St. Catherine’s Episcopal Church
Chelsea, Alabama
Sunday, March 31, 2019

The Fourth Sunday in Lent
First Lesson: Joshua 5:9-12
Psalm 32
Second Lesson: 2 Corinthians 5:16-21
Gospel: Luke 15:1-3, 11b-32

Now, O Lord, take my lips and speak with them. Take our minds and think through them. Take our hearts and set them on fire for your Gospel. In the Name of the Father, and of the Son, and of the Holy Spirit. Amen.
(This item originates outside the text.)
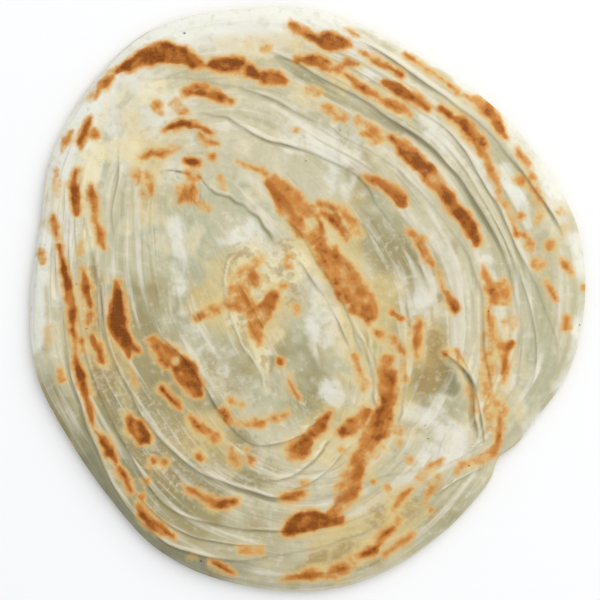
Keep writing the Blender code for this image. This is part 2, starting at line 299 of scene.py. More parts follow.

300px-Rembrandt_Harmensz_van_Rijn_-_Return_of_the_Prodigal_Son_-_Google_Art_ProjectOne of my absolute favorite hymns that we sing in the Episcopal Church is the one that we sang just a few moments ago before the reading of the Gospel, “There’s a wideness in God’s mercy,” which was based on a poem by the nineteenth-century poet, Frederick William Faber. The hymn begins with the words, “There’s a wideness in God’s mercy like the wideness of the sea; there’s a kindness in his justice, which is more than liberty.” The hymn continues on and speaks of “welcome for the sinner” and “mercy with the Savior.” It speaks of “plentiful redemption” and “the goodness of the Lord.” The version of the hymn that we sing in our hymnal includes many of the stanzas from the original poem, but if you were to read the original, you would notice that the final two were left out.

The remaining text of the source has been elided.